Who should be thanked then?

To understand who the nations calved out of the Tsarist Empire should thank for their statehoods, the propagandists of nostalgia should recall the Peace Treaty of March 1918 between Germany, Austria-Hungary, Bulgaria and Turkey (the Central Powers) on the one hand, and Russia on the other. They should also recall the explanations of the Soviet and Putinist propaganda as to why that treaty, which they refer to as “shameful”, needed to be accepted. That would be enough to reach the conclusion that the new states that appeared on the ruins of the four empires did not have any reason to be grateful to Russia, be it in its Tsarist or Bolshevik iteration.

But if anyone insists on expressing gratitude to a benefactor, then it would probably have to be United States President Woodrow Wilson. It was him who, about one year after the US entered the war, proposed the Fourteen Points, a statement of principles for a post-war world order based on the right of peoples to self-determination. And Wilson’s vision incorporated Soviet Russia: still considered a great power, it had to be drawn into the ranks of peace-loving nations.

So, the new post-war order, while precarious, was built on the principle of nationalities and other Wilsonian theses, giving rise to the League of Nations (1920-1946). It is worth noting that Germany left the League of Nations in 1933, immediately after the Nazis came to power, while the Soviet Union was expelled in December 1939, after putting into practice, in complicity with Nazi Germany, the secret protocols to the Ribbentrop-Molotov Pact. Following through those protocols, the Soviet Union 1) attacked Finland, 2) invaded and partitioned Poland together with Nazi Germany, celebrating it with a joint military parade in Brest, where the Shameful Treaty had been signed, and 3) annihilated the statehood of Estonia, Latvia and Lithuania, incorporating them into the USSR.
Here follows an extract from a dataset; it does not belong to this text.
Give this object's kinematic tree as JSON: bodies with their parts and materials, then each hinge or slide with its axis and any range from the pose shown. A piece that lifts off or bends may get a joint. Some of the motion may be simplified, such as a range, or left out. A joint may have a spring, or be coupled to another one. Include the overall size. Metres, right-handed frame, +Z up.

Despite this, the communist propagandists of Moldova insist that these states should be grateful to the Soviet Union for their statehoods. Historical events show that the former provinces of the Tsarist Empire don’t owe their statehood to the benevolence of the Soviet Union. In fact, they fought as hard as they could to break away from both the Tsarist Empire and the Soviet one.

What do Ukraine and Moldova owe to the Soviet Union?
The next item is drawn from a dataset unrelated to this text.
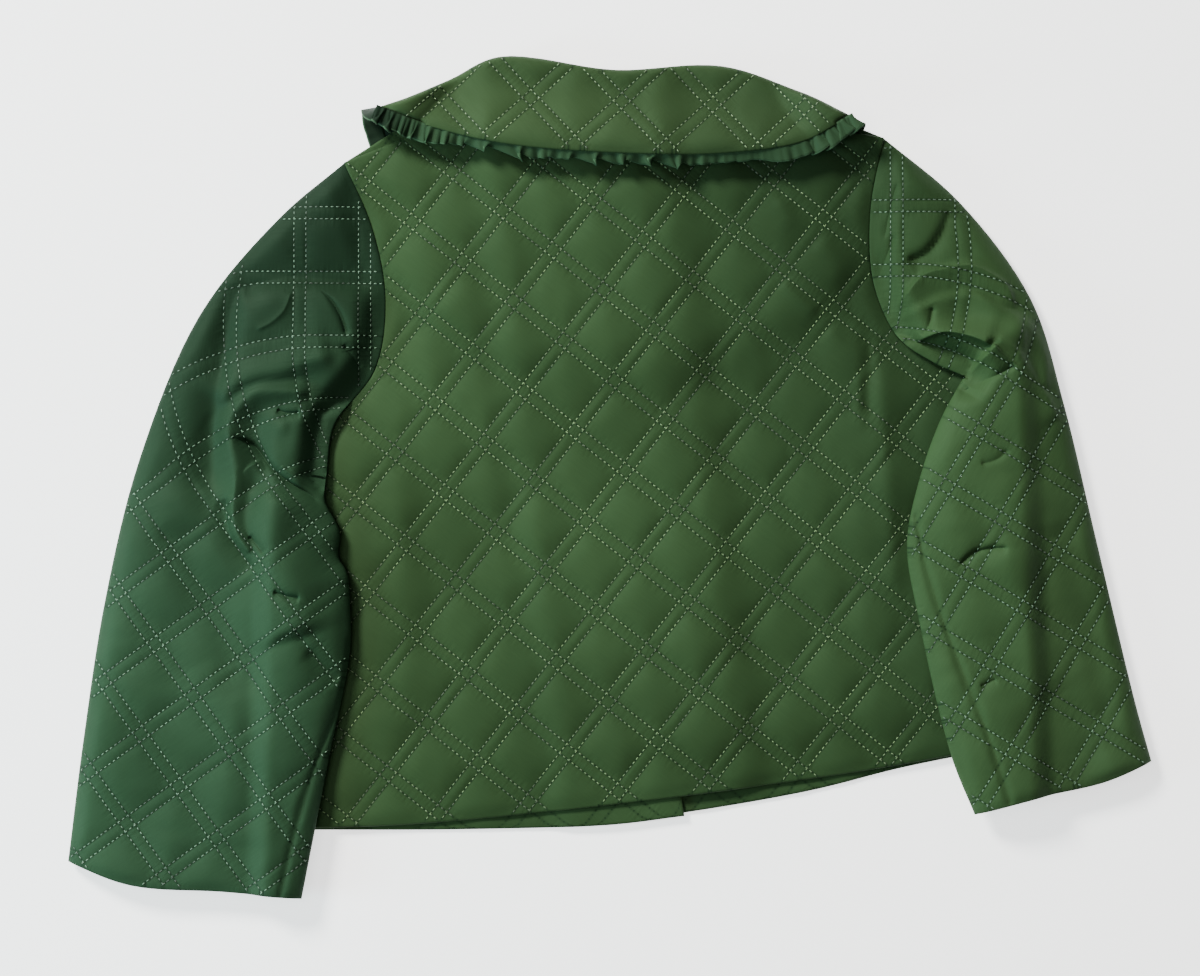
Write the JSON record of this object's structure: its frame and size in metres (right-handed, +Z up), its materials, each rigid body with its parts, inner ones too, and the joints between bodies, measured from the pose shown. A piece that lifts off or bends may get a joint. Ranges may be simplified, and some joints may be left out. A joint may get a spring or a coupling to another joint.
{
  "type": "quilted jacket",
  "caption": "Cropped quilted jacket with a wide round collar edged by a gathered ruffle, laid flat face down with its sleeves bent beside the body.",
  "frame": {"origin": "centre of the part's box, on the surface that the jacket lies on", "axes": "+Y up the jacket's centre back towards the collar, +X towards the wearer's right sleeve, +Z up from the surface to the back's outer side"},
  "size_m": [0.814, 0.6064, 0.0338],
  "materials": {
    "body_cloth": "matt-lustre quilted nylon taffeta, mid green",
    "sleeve_cloth": "matt-lustre quilted nylon taffeta, mid green",
    "collar_cloth": "matt-lustre quilted nylon taffeta, mid green"
  },
  "bodies": {
    "root": {"front_right": "body_cloth", "front_left": "body_cloth", "back": "body_cloth", "sleeve_left": "sleeve_cloth", "sleeve_right": "sleeve_cloth", "collar": "collar_cloth", "ruffle": "collar_cloth"}
  },
  "joints": []
}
Ukraine, unfortunately, did not have the luck of Finland, although the Brest-Litovsk Treaty explicitly stipulated that “Russia undertakes to immediately make peace with the Ukrainian People’s Republic and recognize the peace treaty between this state and the powers of the Quadruple Alliance. The territory of Ukraine shall be immediately cleared of Russian Army and Red Guards troops. Russia shall cease any agitation or propaganda against the government or public institutions of the Ukrainian People’s Republic.” The United States’ joining the war on the side of the Entente and the propaganda effort undertaken by the Bolsheviks on the territory of the Central Powers determined the latter’s defeat and sealed the fate of the Brest-Litovsk Treaty.
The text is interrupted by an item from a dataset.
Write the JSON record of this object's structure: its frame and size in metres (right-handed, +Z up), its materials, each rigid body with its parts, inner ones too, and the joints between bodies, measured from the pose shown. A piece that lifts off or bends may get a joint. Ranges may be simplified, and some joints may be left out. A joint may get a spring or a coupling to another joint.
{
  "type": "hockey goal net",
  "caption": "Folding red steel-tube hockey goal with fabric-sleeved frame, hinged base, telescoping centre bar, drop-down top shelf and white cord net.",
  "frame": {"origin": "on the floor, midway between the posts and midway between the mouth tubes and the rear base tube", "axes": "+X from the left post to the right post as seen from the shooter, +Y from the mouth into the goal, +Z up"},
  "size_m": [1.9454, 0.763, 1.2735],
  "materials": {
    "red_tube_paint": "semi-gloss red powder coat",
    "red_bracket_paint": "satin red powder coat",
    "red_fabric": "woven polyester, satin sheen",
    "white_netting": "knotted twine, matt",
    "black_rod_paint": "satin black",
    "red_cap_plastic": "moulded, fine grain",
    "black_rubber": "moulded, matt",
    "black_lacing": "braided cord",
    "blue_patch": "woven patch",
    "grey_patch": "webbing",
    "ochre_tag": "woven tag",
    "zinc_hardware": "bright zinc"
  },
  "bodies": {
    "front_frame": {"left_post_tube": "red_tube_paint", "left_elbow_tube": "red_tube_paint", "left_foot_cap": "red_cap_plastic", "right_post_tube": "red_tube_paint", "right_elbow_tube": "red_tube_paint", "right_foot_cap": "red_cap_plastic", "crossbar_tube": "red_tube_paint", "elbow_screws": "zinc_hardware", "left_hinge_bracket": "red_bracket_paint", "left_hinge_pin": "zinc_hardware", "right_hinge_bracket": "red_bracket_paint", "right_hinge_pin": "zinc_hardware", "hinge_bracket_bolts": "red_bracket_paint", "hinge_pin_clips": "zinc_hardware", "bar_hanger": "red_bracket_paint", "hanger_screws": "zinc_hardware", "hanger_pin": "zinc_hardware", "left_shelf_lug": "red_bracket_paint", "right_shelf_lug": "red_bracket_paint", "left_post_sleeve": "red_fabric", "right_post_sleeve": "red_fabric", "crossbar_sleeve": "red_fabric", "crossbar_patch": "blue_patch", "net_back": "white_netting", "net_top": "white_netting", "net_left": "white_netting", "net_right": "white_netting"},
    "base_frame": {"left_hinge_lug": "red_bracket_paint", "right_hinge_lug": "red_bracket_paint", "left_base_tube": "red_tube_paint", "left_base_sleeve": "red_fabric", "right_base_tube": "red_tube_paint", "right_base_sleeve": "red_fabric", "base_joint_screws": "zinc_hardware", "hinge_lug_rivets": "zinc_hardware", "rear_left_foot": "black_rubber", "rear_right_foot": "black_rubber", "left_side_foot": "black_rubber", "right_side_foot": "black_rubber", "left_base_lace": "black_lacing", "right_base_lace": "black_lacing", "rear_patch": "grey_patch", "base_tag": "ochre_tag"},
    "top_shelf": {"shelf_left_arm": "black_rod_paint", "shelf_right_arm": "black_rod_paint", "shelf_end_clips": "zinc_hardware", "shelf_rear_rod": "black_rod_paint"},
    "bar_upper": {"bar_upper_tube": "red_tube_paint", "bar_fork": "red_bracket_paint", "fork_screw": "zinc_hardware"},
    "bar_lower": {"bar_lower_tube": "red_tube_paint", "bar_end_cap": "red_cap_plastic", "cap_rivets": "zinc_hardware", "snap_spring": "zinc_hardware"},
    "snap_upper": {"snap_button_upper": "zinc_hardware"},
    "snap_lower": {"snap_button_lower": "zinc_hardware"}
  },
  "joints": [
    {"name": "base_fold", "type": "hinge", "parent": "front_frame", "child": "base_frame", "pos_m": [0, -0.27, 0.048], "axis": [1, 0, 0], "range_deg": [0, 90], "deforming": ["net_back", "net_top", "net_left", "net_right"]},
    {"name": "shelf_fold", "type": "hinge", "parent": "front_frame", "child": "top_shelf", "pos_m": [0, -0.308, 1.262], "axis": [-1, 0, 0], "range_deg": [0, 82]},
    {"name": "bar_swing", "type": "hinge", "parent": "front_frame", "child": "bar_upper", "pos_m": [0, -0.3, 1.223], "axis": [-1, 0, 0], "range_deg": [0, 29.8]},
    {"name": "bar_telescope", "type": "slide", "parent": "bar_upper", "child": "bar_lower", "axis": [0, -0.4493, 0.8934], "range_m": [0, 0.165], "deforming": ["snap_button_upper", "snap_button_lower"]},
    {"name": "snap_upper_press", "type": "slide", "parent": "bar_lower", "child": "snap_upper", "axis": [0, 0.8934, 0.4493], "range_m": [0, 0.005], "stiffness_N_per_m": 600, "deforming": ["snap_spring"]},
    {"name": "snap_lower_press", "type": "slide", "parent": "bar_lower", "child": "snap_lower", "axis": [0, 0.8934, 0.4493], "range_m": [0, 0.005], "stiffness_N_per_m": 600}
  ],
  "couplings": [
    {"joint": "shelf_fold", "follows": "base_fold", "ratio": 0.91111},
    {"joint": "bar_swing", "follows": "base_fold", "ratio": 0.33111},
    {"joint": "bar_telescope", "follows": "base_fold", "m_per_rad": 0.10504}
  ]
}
Today, as Russia’s unprovoked war rages on in Ukraine, it must be stressed that the latter was not conceived by Lenin and Trotsky, as claimed by President Vladimir Putin and his propaganda. Ukraine declared its independence on 24 January 1918 after the Bolsheviks disbanded the Constituent Assembly and a civil war broke out in Russia. What Lenin did was to admit, on 24 February 1918, that “we have no choice but to accept the conditions” imposed by Germany, in the hope that “our ally, the international proletariat will come to our aid”. Russia’s Central Executive Committee “accepted” “the German conditions” by a vote of 116 to 84, with 26 abstentions. That’s what really happened, and not what the propagandists claim. Ukraine’s misfortune was also due to the iconic, but naive Father Makhno, who prevented Denikin’s army from conquering Moscow to end Bolshevism. As thanks, a little later, the Bolsheviks attacked and destroyed Makhno’s troops, forcing the legendary revolutionary into emigration.

As regards the Republic of Moldova, the propagandists’ speculations are more nuanced: they attribute the credit of Moldova’s very statehood to the Soviet Union. In fact, after the Bolshevik coup, Bessarabia followed a similar path as Ukraine. Obviously, up to a certain point. What matters most is that the proclamation by Sfatul Țării, on 24 January 1918, of the Moldavian Democratic Republic’s independence was absolutely legitimate. Equally legitimate was the proclamation, on 27 March 1918, of the union of Bessarabia with Romania. This is because Sfatul Țării had basically the same status and the same degree of legitimacy, if not greater, than the congress of Bolshevik Soviets of Workers and Soldiers of Russia, which supported the Bolshevik Coup of October 1917.

Dangerous analogies

The propagandistic drive of the nostalgics should motivate us to find solutions to the imperialist claims and policies of contesting the so-called gifts of the Russian people to the former Soviet republics. The rhetoric and actions of Russian elites and propagandists should put us on guard. According to their logic, Austria, for example, should be seen as some sort of anti-Germany. In this sense, there are similarities between the 1938 Anschluss of Austria and what Russia intends to do in relation to Ukraine with is “special military operation” launched in February 2022. If Ukraine is declared as some sort of “anti-Russia”, then why would we not admit that, for the sake of some geopolitical games, there would not be supporters of the notion that the Republic of Moldova is some sort of anti-Romania, and so on?

What matters today, in the context of Russia’s war in Ukraine, is that the propagandists and advisers of President Vladimir Putin insist on the reconquest of countries whose territories were once part of the Tsarist Empire or the Soviet Union. They suggest Russia should return to the world before the “Shameful Treaty”. The aggression against Ukraine and what will follow must be seen precisely through this lens.

The propaganda speculations around nostalgia for the defunct Soviet Empire are an attempt to justify the policies promoted by the Soviet Union, but also the aggressive policies in Putin’s Russia. The chronology of historical events confirms that there is no reason for the independent states established after the fall of the Tsarist and Soviet empires to owe them anything. That is why it’s so important that these independent nations can carve out their own path of development unhindered.